■ WORK INSTRUCTIONS ■
Filter the listing and keep only the lines with the word "part".

■ DATA BLOCK ■
● ● ● ● ●

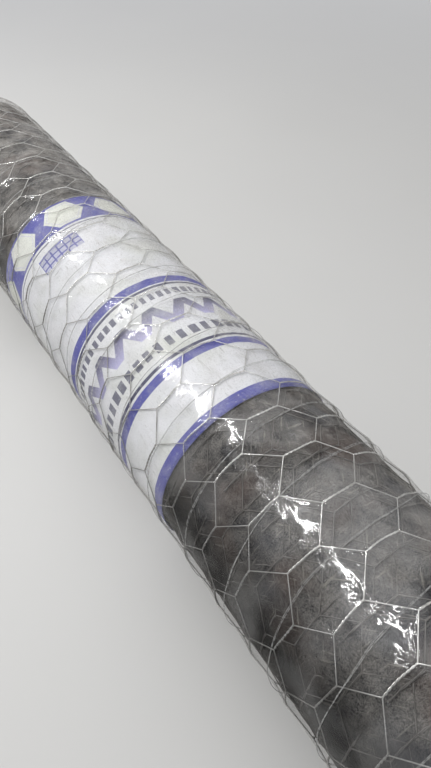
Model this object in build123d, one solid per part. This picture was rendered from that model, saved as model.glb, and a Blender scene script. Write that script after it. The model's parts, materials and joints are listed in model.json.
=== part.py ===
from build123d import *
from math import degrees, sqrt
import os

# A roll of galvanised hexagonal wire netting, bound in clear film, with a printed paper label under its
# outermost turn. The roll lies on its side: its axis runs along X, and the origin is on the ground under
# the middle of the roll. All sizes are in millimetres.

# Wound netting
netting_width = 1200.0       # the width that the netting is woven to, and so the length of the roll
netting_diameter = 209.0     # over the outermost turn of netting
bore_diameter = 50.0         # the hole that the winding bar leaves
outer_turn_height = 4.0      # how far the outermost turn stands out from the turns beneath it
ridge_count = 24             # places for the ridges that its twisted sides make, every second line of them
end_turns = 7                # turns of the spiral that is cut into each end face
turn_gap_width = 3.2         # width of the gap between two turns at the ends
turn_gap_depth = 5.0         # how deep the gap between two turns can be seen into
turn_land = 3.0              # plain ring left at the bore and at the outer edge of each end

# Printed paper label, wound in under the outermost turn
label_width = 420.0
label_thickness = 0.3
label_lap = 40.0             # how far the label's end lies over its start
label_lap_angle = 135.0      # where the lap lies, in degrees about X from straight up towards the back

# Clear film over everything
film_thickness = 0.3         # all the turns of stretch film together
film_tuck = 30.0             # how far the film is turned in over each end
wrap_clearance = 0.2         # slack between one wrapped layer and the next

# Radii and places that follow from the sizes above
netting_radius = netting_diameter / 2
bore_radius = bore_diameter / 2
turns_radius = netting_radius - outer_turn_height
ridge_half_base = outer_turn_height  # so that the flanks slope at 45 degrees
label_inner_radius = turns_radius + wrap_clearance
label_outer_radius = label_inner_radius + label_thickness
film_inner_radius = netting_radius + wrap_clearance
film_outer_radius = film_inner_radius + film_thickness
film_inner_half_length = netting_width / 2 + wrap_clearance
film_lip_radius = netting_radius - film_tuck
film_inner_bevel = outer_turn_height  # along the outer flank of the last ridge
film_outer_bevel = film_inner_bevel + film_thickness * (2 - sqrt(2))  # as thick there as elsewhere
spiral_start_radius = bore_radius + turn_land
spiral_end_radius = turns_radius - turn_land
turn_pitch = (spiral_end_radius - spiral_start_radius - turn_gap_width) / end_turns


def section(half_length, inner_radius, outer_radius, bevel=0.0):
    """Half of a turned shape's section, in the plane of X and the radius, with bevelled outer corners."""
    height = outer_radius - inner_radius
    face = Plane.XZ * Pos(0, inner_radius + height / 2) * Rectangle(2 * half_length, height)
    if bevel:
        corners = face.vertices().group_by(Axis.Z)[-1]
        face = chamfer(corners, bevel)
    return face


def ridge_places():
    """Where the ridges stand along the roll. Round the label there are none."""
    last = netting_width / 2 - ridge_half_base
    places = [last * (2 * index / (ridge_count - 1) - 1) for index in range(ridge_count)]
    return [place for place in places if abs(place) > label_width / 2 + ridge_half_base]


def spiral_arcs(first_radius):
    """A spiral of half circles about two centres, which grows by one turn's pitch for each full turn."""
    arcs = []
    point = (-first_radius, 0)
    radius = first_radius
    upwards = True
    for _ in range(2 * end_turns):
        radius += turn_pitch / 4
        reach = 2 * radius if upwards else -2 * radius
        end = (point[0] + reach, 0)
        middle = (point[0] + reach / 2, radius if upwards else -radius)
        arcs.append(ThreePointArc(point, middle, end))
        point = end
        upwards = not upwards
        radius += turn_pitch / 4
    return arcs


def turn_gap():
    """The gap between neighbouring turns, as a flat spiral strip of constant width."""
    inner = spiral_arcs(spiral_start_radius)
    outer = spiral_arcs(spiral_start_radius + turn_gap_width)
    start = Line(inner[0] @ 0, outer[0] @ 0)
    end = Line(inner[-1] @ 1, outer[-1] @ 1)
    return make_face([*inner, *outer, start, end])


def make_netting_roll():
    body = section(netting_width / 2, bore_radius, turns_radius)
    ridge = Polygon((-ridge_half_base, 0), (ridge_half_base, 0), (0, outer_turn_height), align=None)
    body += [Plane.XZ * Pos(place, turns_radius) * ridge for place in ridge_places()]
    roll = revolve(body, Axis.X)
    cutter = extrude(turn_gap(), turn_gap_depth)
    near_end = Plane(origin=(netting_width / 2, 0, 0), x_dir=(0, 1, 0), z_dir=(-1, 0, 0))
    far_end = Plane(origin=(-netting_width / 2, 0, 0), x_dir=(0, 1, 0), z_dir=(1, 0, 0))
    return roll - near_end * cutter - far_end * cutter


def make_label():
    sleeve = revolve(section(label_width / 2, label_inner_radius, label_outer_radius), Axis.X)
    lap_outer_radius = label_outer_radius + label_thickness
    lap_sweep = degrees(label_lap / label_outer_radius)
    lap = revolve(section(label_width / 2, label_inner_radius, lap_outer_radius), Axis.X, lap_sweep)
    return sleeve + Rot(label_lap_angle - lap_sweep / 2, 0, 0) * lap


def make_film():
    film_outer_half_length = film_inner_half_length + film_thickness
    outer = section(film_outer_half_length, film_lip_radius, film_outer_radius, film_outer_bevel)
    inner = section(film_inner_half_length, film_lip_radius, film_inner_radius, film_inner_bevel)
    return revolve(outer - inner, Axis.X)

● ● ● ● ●

■ WRITTEN RESPONSE ■
Model this object in build123d, one solid per part. This picture was rendered from that model, saved as model.glb, and a Blender scene script. Write that script after it. The model's parts, materials and joints are listed in model.json.
=== part.py ===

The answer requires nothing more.